Select the ID with the max sync_token. Easiest for Postgres to optimize, assuming you have a primary key of (id, sync_token).

    SELECT *
    FROM external_api
    WHERE id = :my_id 
      AND sync_token = (SELECT max(sync_token) FROM ext_api WHERE id = :my_id)
Define a view using DISTINCT ON. Convenient for ad-hoc querying. Postgres usually figures out it can use the primary key to avoid a full-table scan.

    SELECT DISTINCT ON (id) *
    FROM external_api
    WHERE id = :my_id 
      AND sync_token = (SELECT max(sync_token) FROM ext_api WHERE id = :my_id)
    ORDER BY id, sync_token DESC
For tricky predicates, I use a trigger to track the most recent resource in a separate table. This is a hacky version of incremental view maintenance. [1]

[1]: https://wiki.postgresql.org/wiki/Incremental_View_Maintenanc...

2 comments

Yup exactly. I also keep an eye on the progress of incremental views because there are a lot of use cases. Where possible I avoid triggers, but I’ve also used that solution too.

I’ve found that Postgres often gives the best results if you lateral join to the version table. That way it starts with the primary rows you need and it just hammers the index once for each version row.

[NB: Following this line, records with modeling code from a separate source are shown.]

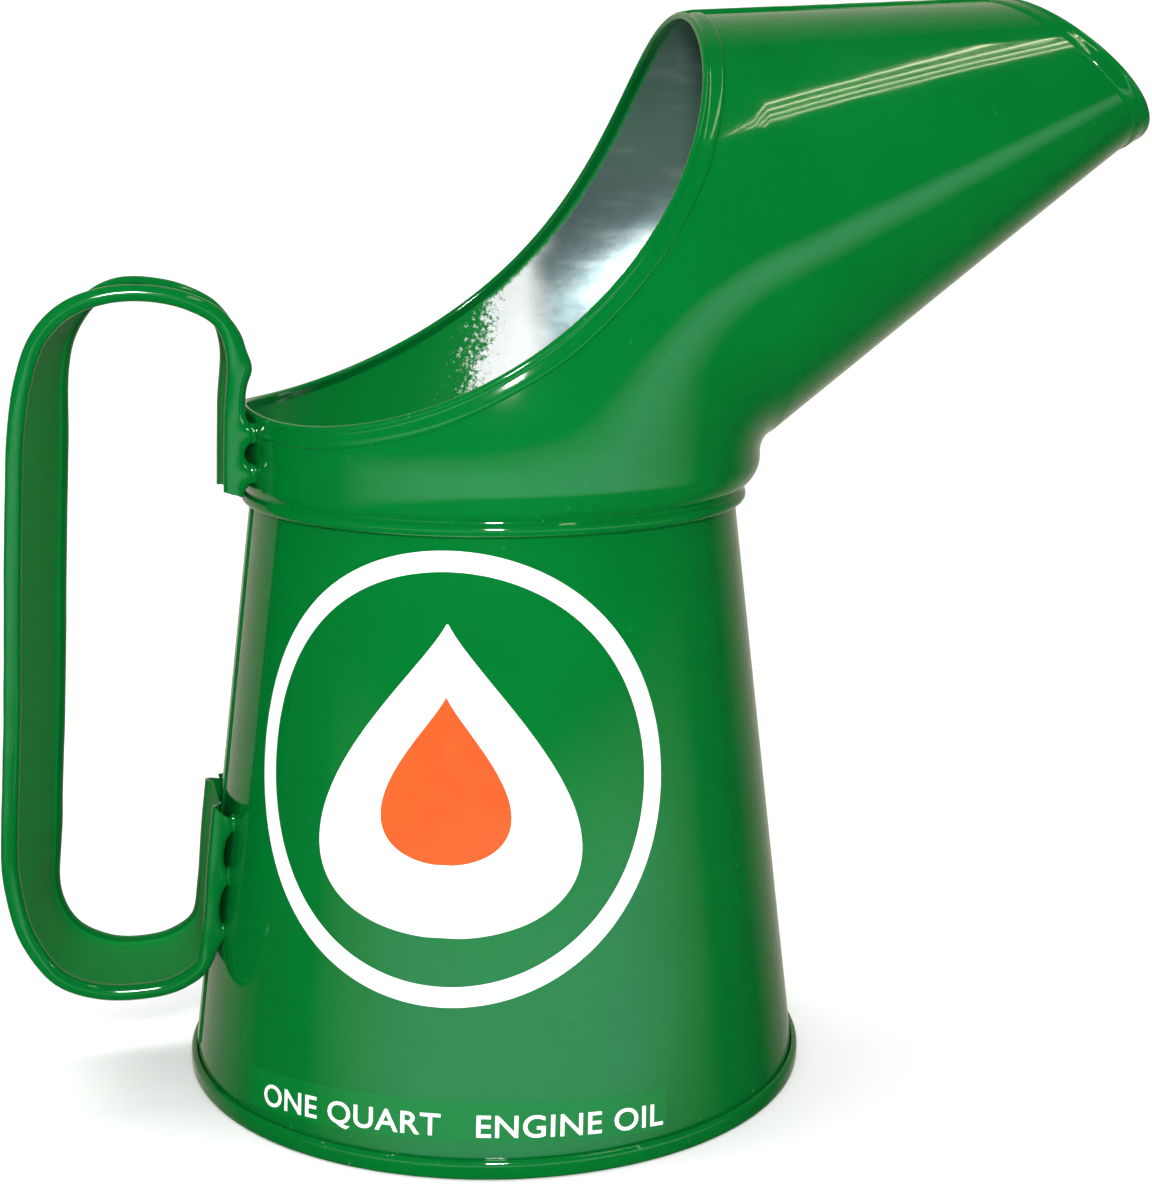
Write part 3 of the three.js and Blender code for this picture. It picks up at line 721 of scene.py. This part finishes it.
def hem(rim, distance, seed):
    """The folded edge: a round bead, a flat and a step down to the sheet. distance is below 0 on the sheet.
    The profile's points are how far in from the rim and how far out from the skin."""
    turn = np.radians(np.linspace(52, 285, 12))
    bead = [[HEM_RADIUS * (1 + math.cos(a)), HEM_RADIUS * math.sin(a)] for a in turn]
    profile = np.array(
        [[4.25, -0.06], [4.1, 0.18], [3.9, 0.36], [3.6, 0.44], [2.6, 0.46], [1.9, 0.44], [1.45, 0.45]]
        + bead
        + [[1.3, -0.6], [2.2, -0.56], [2.3, -0.3], [4.1, -0.3]]
    )
    tangent = np.roll(rim, -1, axis=0) - np.roll(rim, 1, axis=0)
    normal = hood_normal(rim)
    into = np.cross(normal, tangent)
    into /= np.linalg.norm(into, axis=1, keepdims=True)
    test = distance((rim + into)[:, [0, 2]])
    into[test > 0] *= -1
    uneven = np.array([wander(k, seed, 14.0) for k in range(len(rim))])
    step_from, skin_from = 2, 0.8  # the step wavers, and from the bead in it follows the skin
    rows = []
    for a, n in profile:
        width = a * (1 + 0.05 * uneven) if a > step_from else np.full(len(rim), a)
        p = rim + into * width[:, None]
        if a > skin_from:
            p = on_hood(p)
            lift = hood_normal(p)
        else:
            lift = normal
        rows.append(p + lift * (n + 0.04 * uneven * (n > 0.3))[:, None])
    verts = np.stack(rows, axis=1).reshape(-1, 3)
    count = len(profile)
    faces = grid_faces(len(rim), count, loop_rows=True, loop_columns=True)
    outward = np.cross(verts[faces[4][1]] - verts[faces[4][0]], verts[faces[4][3]] - verts[faces[4][0]])
    if outward @ normal[0] < 0:
        faces = [tuple(reversed(f)) for f in faces]
    wear = np.tile(np.clip(1.2 - np.abs(profile[:, 0] - 0.4), 0, 1) * (profile[:, 1] > -0.4), len(rim))
    return verts, faces, wear


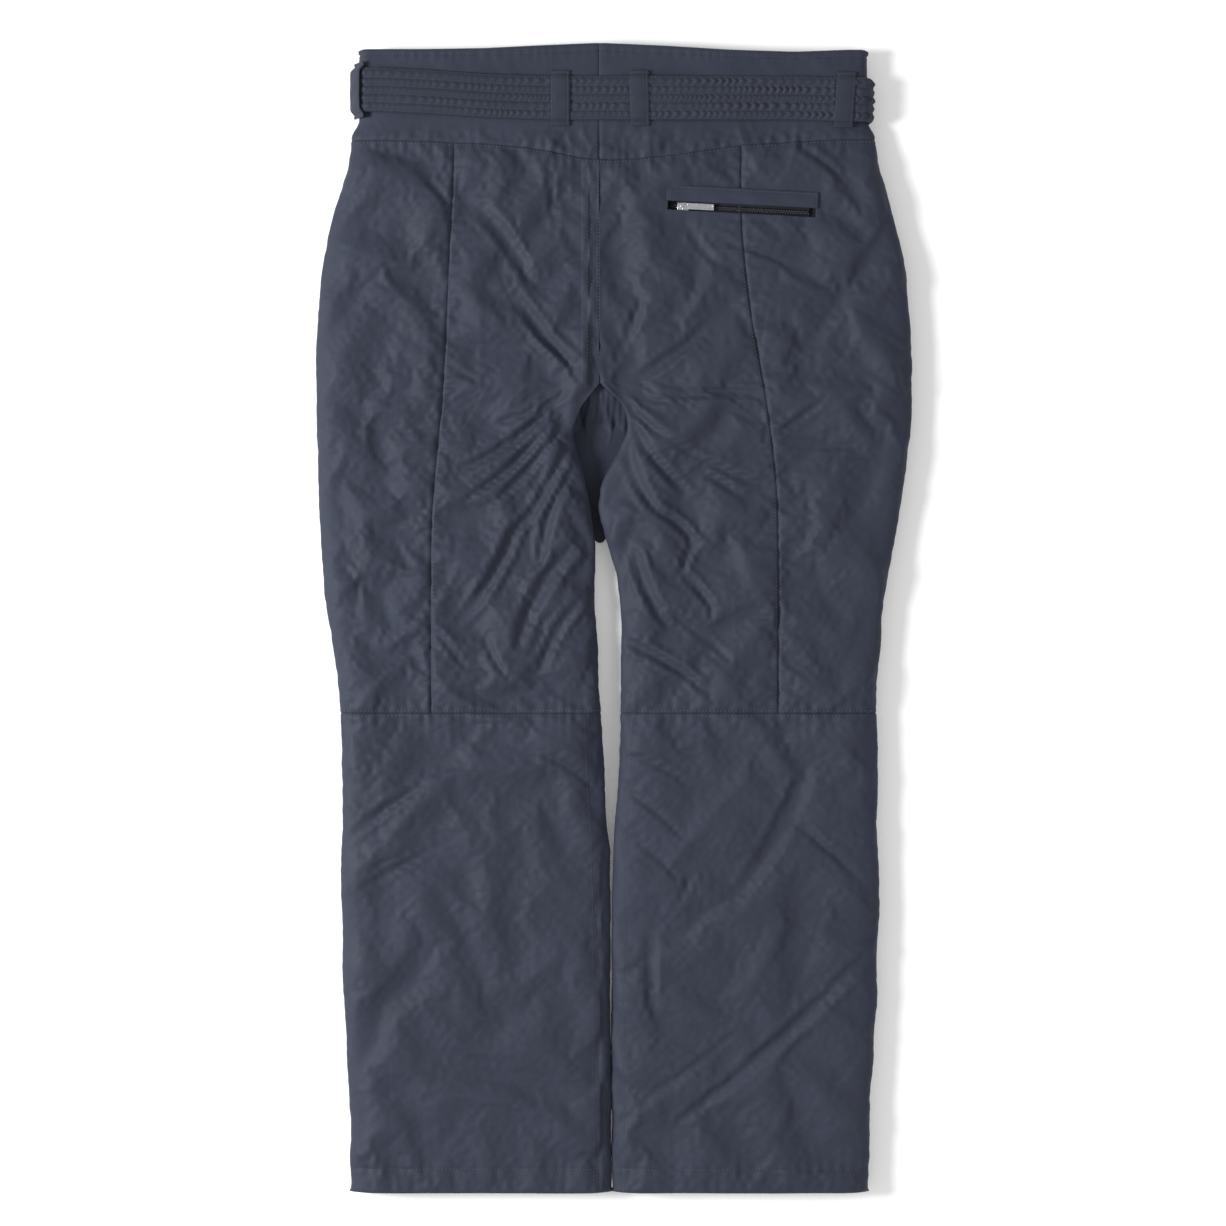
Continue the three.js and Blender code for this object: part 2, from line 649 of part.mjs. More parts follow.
const TONGUE_X = CENTRE_X + 8; // the mouth of the socket
const SOCKET_X = TONGUE_X - BUCKLE.length;

// The belt runs round the back and sides in one piece, and its two front pieces meet in the clasp.
function belt() {
  const left = sidePath(0, -1, BELT_AWAY, BACK, BELT_EDGE, BELT_STOP).reverse();
  const right = sidePath(0, 1, BELT_AWAY, BACK, BELT_EDGE, BELT_STOP).slice(1);
  piece("belt_back", ribbon([...left, ...right], beltLow, beltHigh, BELT), MATERIAL.belt);
  const straight = (x0, x1) => {
    const path = spread(x0, x1, 5).map((x) => [x, BELT_FRONT_Z]);
    return ribbon(path, beltLow, beltHigh, BELT);
  };
  piece("belt_front_left", straight(-BELT_TURN - 3, SOCKET_X - SEWN_GAP), MATERIAL.belt);
  const slack = BUCKLE_TRAVEL - 2;
  piece("belt_front_right", straight(TONGUE_X + BUCKLE.plate, BELT_TURN - slack), MATERIAL.belt);
}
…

> Postgres often gives the best results if you lateral join to the version table

Agreed.

  > SELECT *
  > FROM external_api
  > WHERE id = :my_id 
  >   AND sync_token = (SELECT max(sync_token) FROM ext_api WHERE id = :my_id)
Does this have an advantage over

  SELECT * FROM external_api
    WHERE id = :my_id
    ORDER BY sync_token DESC
    LIMIT 1
? Assuming the index is on (id, sync_token).
For my specific setup and a single row lookup, the ORDER BY ... LIMIT 1 is faster (0.1 ms vs. 1.2 ms).

The ORDER BY ... LIMIT 1 one is the same as the DISTINCT ON query, but the DISTINCT ON can return more than one resource.